I’m quite confused about this: Bipolar measurement is measuring one electrode signal with respect to the other electrode. In other words it is giving us the difference (signal(electrode1) - signal (electrode2) . Does this mean that all sorts of noise would be directly eliminated without having to use the GND electrode ?
The Ground electrode in EEG or ECG has TWO functions: primarily it acts as a way to center the differential amplifiers used on each channel (between the measured site and reference.) This helps the electronics to compensate for any DC offsets present.
Secondarily, the ‘Ground’ electrode is also sometimes referred to as ‘Bias’, because it is used to inject a small voltage back into the subject, that is 180 degrees out of phase with the common mode noise present on the channel / reference pair. This helps to further cancel out the common mode noise. Which is primarily from mains currents in the area.
Thank you so much for your answer.
There is just one little thing that would like to confirm: Is signal completely drowned in noise when we don’t use the GND electrode?
I’m trying to capture alpha waves from occipital region using only two electrodes. Is that even possible?
I would not omit the ground entirely. If you must, just connect it to one of your two bipolar leads. So you still have just two electrodes, but one of them has ground.
In EEG that uses a cap or headset, it’s fairly common to place the ground / bias lead on the midline of the 10-20 map. Electro-cap places it at AFz. The idea being that the counter common mode injection will then reach both hemispheres more evenly.

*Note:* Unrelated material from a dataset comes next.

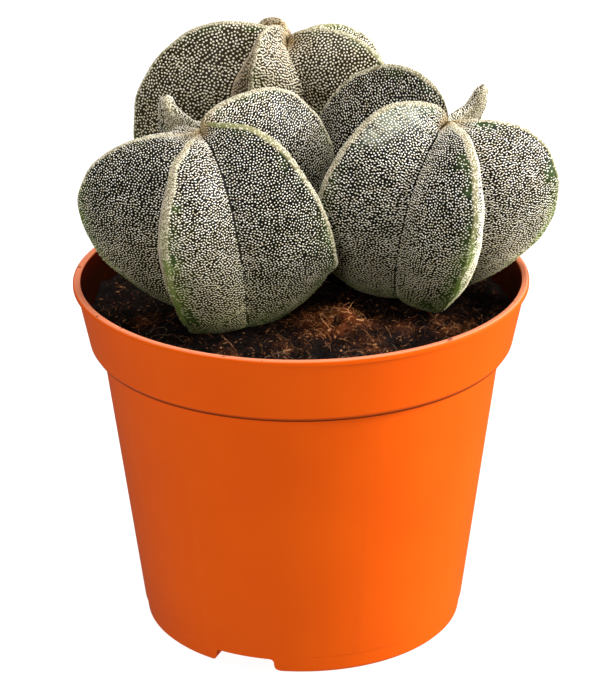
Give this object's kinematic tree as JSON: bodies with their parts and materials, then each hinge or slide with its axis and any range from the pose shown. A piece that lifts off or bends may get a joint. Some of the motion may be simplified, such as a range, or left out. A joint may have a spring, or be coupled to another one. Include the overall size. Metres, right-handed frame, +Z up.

What exact manufacturer / model / of EEG amplifier (or chip) are you using?
I’ve tried three types of electrodes: Cognonics dry flex sensors, Foc.us dry electrodes, and a pair of electrodes. I’ve been using only two electrodes from each type. The electrodes output go into a differential analog input of an ADS1298 which I’m connecting to a Raspberrypi for signal processing.
I’m only using the differential input (only two electrodes) But I’m also using a filter in my signal processing code that is supposed to cancel out the 50 Hz component. Isn’t that enough ?
I thought the foc.us dry electrodes were active, is that true? Is it documented how to drive these with the supply voltage and receive the output of the active amplifier? Is the output scaled at all? An active electrode would not be suitable for a ground connection.
Your overall impression of the foc.us dry? My read from their website is that their EEG product is struggling with few customers.
Would also be interested in your review of the passive Cognionics.
If omitting the ground is working for you, then you’re probably ok. For the passive electrodes I did suggest just tying ground to one of the diff pins, should give you some common mode injection advantage.